Instructions for the task: Within the material below, locate the line with "The Blender code for this object" and the line with "finish(sleeve, MILK)", then return those two lines and all lines between them, exactly as written.

Data in this exercise:
....
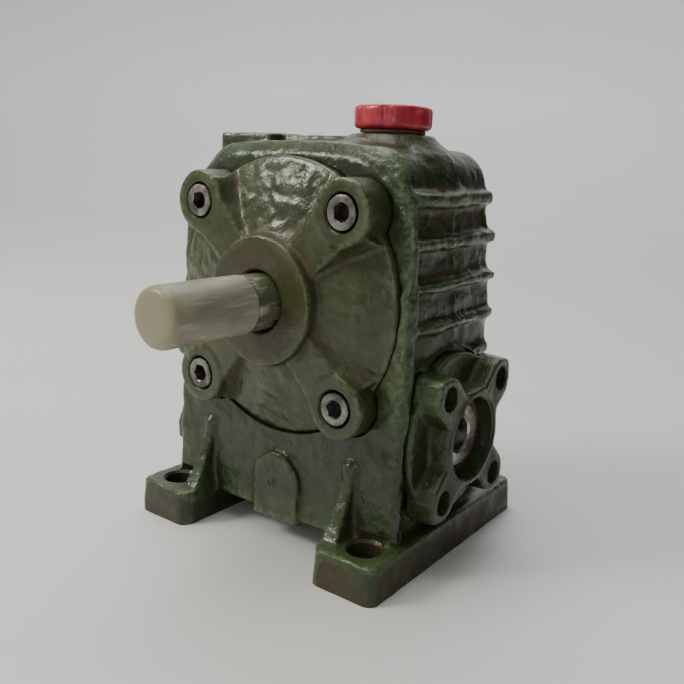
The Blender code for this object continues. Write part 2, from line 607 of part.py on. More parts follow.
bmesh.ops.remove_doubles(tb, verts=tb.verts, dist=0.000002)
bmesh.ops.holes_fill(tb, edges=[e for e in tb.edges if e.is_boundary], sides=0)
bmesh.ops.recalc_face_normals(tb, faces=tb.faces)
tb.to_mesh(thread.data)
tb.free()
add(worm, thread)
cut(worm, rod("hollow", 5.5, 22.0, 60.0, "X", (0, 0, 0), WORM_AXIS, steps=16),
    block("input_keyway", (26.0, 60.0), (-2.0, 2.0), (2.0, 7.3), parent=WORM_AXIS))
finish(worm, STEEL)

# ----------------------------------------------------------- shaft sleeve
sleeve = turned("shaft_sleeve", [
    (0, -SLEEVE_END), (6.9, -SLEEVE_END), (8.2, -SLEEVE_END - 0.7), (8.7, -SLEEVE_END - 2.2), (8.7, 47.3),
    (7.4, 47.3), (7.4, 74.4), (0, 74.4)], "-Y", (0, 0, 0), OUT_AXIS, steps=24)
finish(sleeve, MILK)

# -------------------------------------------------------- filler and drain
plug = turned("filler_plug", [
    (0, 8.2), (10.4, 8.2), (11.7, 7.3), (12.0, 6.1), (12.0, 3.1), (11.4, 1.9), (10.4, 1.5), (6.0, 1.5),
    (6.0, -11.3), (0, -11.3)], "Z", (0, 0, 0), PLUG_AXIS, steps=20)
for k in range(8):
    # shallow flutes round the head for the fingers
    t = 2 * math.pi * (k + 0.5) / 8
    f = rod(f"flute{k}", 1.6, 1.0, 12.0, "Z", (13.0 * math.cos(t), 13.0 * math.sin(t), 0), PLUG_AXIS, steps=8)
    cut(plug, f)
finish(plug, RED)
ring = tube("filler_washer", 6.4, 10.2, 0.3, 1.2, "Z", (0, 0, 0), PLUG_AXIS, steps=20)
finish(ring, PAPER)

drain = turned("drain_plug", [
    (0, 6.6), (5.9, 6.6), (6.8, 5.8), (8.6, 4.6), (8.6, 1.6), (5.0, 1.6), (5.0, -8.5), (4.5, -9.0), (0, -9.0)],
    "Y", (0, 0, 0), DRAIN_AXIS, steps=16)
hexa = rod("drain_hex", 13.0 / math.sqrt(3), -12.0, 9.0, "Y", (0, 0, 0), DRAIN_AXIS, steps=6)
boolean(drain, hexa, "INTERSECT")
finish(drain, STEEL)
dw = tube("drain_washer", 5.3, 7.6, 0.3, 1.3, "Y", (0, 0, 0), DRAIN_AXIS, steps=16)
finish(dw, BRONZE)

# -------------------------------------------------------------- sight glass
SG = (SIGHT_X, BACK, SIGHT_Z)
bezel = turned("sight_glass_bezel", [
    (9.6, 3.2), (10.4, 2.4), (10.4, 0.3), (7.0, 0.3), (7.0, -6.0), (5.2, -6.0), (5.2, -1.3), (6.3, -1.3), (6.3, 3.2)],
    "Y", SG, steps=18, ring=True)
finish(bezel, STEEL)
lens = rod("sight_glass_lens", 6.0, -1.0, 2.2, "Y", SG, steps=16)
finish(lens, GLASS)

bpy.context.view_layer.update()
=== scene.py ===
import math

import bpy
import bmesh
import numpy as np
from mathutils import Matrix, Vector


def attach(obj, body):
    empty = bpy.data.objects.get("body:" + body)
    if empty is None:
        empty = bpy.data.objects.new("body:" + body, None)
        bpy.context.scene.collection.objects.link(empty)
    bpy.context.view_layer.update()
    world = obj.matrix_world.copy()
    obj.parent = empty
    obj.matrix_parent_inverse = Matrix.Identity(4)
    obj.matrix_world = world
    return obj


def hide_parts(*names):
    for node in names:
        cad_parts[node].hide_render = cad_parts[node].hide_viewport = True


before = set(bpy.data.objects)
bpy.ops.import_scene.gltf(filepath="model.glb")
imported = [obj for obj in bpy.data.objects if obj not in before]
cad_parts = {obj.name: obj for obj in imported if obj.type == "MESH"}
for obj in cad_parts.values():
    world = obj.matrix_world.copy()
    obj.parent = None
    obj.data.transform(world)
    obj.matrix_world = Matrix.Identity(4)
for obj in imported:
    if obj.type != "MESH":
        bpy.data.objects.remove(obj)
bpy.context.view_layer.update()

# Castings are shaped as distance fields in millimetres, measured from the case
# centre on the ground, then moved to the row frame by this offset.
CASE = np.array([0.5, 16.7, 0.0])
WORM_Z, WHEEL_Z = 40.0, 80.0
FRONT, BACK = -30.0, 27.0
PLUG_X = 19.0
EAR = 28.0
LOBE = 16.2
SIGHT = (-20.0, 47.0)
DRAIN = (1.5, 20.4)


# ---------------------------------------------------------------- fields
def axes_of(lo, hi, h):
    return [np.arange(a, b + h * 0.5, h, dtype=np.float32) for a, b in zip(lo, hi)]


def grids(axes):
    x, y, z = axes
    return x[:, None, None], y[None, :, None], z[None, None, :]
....
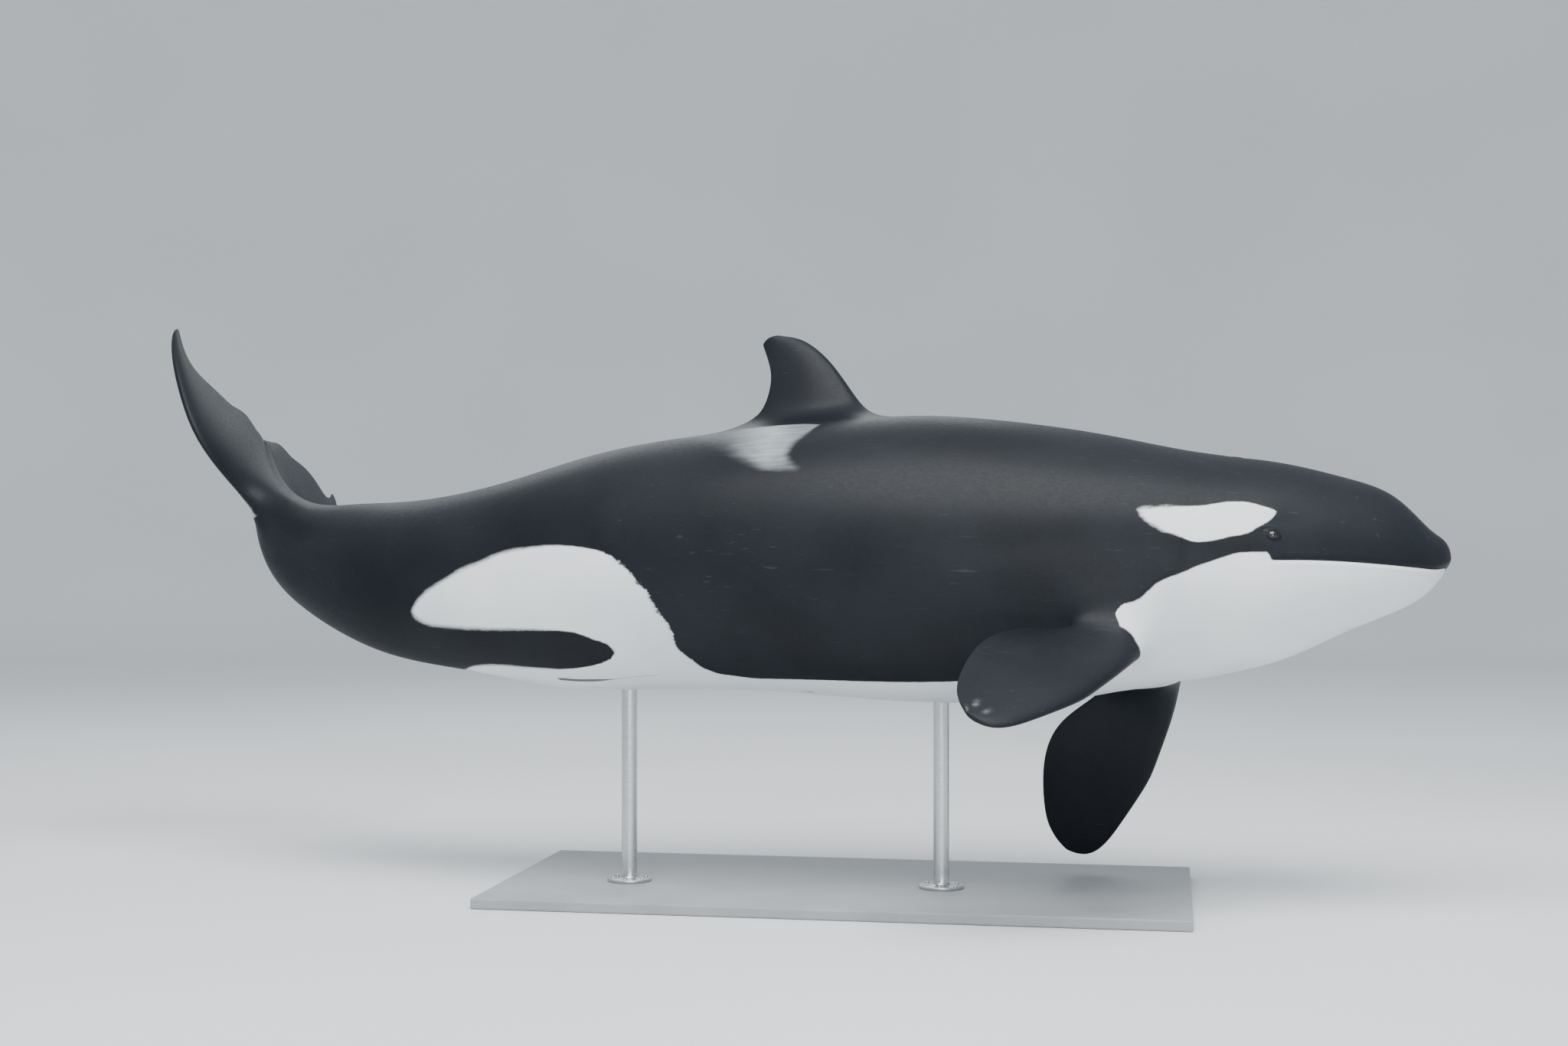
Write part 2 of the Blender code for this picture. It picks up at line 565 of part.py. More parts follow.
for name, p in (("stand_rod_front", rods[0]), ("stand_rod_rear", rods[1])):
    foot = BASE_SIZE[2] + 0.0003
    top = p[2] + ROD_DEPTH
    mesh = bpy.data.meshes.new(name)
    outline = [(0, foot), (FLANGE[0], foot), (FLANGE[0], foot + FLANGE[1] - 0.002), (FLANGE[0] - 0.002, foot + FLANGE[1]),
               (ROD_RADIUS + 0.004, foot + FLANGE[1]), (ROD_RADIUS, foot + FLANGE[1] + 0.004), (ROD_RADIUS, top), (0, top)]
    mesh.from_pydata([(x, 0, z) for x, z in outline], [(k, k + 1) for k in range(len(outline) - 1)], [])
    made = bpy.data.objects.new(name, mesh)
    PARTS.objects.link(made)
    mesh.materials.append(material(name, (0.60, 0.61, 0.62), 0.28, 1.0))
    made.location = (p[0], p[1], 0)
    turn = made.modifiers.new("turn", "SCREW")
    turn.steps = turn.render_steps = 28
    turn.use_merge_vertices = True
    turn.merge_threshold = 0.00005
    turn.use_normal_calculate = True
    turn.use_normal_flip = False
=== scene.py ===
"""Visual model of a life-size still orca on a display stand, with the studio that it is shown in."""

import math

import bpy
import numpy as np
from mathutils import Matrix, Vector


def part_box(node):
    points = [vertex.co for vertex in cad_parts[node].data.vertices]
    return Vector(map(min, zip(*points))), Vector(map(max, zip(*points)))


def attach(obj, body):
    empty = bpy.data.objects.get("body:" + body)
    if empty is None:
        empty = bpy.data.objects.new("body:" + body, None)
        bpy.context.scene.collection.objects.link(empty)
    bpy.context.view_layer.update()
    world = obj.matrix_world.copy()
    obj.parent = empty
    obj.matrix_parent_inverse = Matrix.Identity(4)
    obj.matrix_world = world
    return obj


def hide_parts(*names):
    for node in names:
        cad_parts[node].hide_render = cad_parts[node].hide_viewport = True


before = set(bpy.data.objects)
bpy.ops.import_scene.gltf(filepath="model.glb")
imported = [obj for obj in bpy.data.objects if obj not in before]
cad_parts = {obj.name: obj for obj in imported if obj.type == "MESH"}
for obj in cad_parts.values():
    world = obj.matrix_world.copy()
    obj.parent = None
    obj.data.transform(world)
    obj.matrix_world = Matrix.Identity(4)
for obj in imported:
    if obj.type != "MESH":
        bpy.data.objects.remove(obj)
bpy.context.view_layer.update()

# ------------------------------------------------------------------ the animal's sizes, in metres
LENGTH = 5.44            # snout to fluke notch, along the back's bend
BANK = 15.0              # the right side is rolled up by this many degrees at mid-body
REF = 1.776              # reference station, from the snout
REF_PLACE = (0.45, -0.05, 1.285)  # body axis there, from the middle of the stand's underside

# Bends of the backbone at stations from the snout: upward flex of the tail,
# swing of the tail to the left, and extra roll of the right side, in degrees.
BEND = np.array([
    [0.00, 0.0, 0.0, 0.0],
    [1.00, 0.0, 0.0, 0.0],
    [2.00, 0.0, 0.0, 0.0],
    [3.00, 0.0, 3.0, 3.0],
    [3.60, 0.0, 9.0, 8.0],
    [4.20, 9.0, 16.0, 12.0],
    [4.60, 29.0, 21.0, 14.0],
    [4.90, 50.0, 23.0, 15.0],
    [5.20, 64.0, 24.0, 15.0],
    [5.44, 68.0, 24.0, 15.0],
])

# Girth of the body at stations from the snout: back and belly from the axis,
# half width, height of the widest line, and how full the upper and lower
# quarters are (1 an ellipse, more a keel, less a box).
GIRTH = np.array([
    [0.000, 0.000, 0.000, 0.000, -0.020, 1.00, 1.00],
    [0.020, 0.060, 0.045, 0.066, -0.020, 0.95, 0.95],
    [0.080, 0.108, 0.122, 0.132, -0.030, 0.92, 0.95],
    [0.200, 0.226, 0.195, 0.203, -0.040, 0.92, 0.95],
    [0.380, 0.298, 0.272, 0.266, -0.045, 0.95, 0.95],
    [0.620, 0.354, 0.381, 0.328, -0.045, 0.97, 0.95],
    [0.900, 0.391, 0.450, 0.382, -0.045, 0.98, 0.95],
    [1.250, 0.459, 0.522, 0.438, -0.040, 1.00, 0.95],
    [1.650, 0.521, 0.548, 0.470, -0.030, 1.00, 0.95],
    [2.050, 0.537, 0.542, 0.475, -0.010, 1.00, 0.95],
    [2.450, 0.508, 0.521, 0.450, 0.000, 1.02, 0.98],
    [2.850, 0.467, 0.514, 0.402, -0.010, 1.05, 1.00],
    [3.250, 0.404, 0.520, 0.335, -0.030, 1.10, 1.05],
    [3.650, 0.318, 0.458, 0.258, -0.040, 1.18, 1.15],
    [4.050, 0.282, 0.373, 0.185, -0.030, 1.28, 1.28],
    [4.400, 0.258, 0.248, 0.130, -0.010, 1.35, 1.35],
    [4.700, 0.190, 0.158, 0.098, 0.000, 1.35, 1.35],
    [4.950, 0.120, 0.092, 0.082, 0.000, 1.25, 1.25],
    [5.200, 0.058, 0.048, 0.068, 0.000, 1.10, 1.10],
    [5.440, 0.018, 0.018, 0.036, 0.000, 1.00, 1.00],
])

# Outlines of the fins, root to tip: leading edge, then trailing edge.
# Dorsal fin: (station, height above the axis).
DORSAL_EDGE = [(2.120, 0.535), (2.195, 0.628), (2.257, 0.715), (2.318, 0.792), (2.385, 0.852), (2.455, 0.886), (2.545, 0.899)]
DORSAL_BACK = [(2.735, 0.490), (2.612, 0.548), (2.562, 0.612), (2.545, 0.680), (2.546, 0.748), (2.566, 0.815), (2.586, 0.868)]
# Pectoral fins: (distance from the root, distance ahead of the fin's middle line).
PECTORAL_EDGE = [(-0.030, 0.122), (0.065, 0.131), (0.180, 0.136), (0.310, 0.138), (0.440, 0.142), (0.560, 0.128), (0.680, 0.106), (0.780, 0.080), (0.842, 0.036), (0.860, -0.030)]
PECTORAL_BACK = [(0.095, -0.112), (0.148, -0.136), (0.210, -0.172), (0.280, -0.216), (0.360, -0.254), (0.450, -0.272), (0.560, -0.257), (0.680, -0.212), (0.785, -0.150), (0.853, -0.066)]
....
Correct output:
The Blender code for this object continues. Write part 2, from line 607 of part.py on. More parts follow.
bmesh.ops.remove_doubles(tb, verts=tb.verts, dist=0.000002)
bmesh.ops.holes_fill(tb, edges=[e for e in tb.edges if e.is_boundary], sides=0)
bmesh.ops.recalc_face_normals(tb, faces=tb.faces)
tb.to_mesh(thread.data)
tb.free()
add(worm, thread)
cut(worm, rod("hollow", 5.5, 22.0, 60.0, "X", (0, 0, 0), WORM_AXIS, steps=16),
    block("input_keyway", (26.0, 60.0), (-2.0, 2.0), (2.0, 7.3), parent=WORM_AXIS))
finish(worm, STEEL)

# ----------------------------------------------------------- shaft sleeve
sleeve = turned("shaft_sleeve", [
    (0, -SLEEVE_END), (6.9, -SLEEVE_END), (8.2, -SLEEVE_END - 0.7), (8.7, -SLEEVE_END - 2.2), (8.7, 47.3),
    (7.4, 47.3), (7.4, 74.4), (0, 74.4)], "-Y", (0, 0, 0), OUT_AXIS, steps=24)
finish(sleeve, MILK)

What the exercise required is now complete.